Une « ligueuse » dans l'Action Libérale : À 7 heures moins un quart, les gendarmes arrivent ; il y en a à pied et à cheval ; ils cernent le cimetière, où il est très difficile d'entrer. Néanmoins, la foule y pénètre peu à peu en escaladant les murs, et bientôt 1.200 à 1.300 personnes entourent l'église.
La Dépèche de Brest : À deux heures de l'après-midi, deux compagnies du 118e, placés sous les ordres de commandant Quentin, ont quitté la caserne La Tour d'Auvergne pour se rendre sur les lieux.
Autre document, la gwerz en breton rédigée par les opposants gabéricois à l'opération d'inventaire : La gwerz de l'Inventaire des biens de l'Eglise en 1906 à Ergué-Gabéric (traduction par François Ac'h d'Arkae). Extraits de la gwerz relatant l'intervention des gendarmes :
6. Les gendarmes
se mirent au pas de charge
devant le manoir du Cleuziou
pour aller plus vite encore.
7. Comme surprend un panier en noisetier,
il était surprenant de les voir
quand ils entrèrent dans le bourg d'Ergué,
tous au galop.
8. L'adjudant de la troupe,
c'est lui, je crois, qui mit
cinq hommes auprès de chaque échalier,
le sabre au clair.
Annotations
- ↑ 1,0 et 1,1 Crocheteur, s.m. : malfaiteur ou un artisan spécialisé dans l'ouverture des portes en servant d"un crochet, ou dans la neutralisation du système des serrures à l'aide d'outils ; source : Wikipedia. Lors des Inventaires des églises en 1906, la mission du crocheteur constituait plus à défoncer les portes des édifices religieux qui souvent étaient murés. [Terme] [Lexique]
- ↑ 2,0 et 2,1 Le 118e Régiment d'Infanterie de ligne (ou 118e RI), constitué sous la Révolution, est hébergé à Quimper.

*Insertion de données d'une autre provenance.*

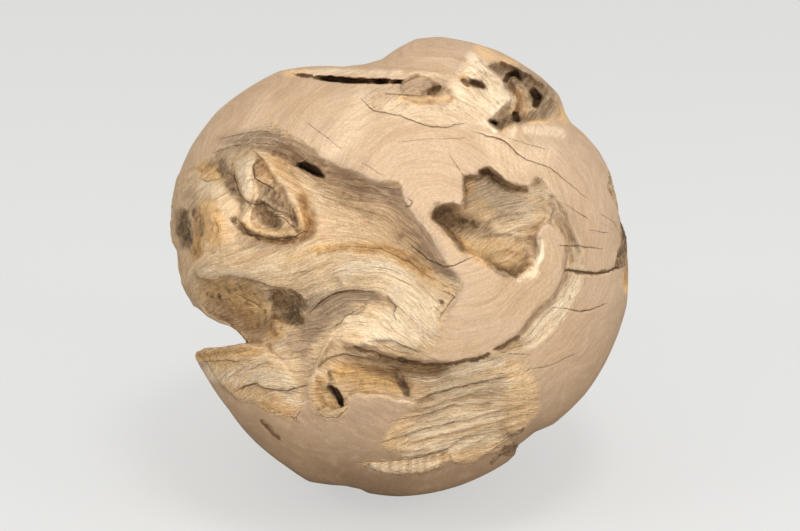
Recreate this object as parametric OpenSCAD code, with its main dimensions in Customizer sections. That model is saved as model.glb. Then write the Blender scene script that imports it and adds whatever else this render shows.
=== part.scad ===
// A ball of bleached tree root: one solid piece of wood, worn by weather into hollows,
// caves and ridges, with what was left outside them sanded back to a rough sphere.
// It is made as that happened. A sanded skin is lost inside each hollow's outline, down to
// a worn surface that lies deeper in the wood, and rot has eaten pockets further in.
// Places are [right, up] on the plane of the ball's rim, as they are seen from the front
// along lines of sight that meet at the eye.

/* [Ball] */
// Diameter of the sanded ball
ball_d = 500; // [440:5:560]
// Width of the flat that it stands on
foot_w = 120; // [100:2:140]
// Angle that the front looks up from level
front_tilt = 20; // [12:1:28]
// Height of the low swells left by hand sanding
swell = 2.5; // [0:0.5:5]

/* [Front hollows] */
// Deepest part of the wide hollow at the upper left
upper_hollow_depth = 40; // [25:1:52]
// Deepest part of the valley beside the fibre ridge
ridge_valley_depth = 9; // [5:1:16]
// Deepest part of the shaded hollow under the left lobe
lobe_hollow_depth = 36; // [20:1:45]
// Deepest part of the grey dip on the broad middle mass
dip_depth = 21; // [8:1:28]
// Deepest part of the worn face of the beak
beak_face_depth = 12; // [4:1:18]
// Deepest part of the terraced hollow under the middle mass
lower_hollow_depth = 20; // [12:1:28]
// Deepest part of the dark hollow tucked under the lip
under_lip_depth = 36; // [26:1:46]
// Deepest part of the pale channel outside the crescent
channel_depth = 15; // [8:1:24]
// Deepest part of the cave at the right of the middle
cave_depth = 46; // [32:1:60]
// Deepest part of the cave at the top right
top_cave_depth = 46; // [30:1:58]
// Deepest part of the worn crown at the top
crown_depth = 17; // [8:1:24]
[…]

Philippe Pétain en sera le lieutenant-colonel en 1907.
- ↑ Hettinger est vraissemblablement un nom originaire de Moselle.
- ↑ On ne saura sans doute jamais ce qu'il devait faire pour son épouse. On peut supposer que le départ à 5h du matin s'est fait de Quimper, lieu de rassemblement des forces, et non de Chateaulin.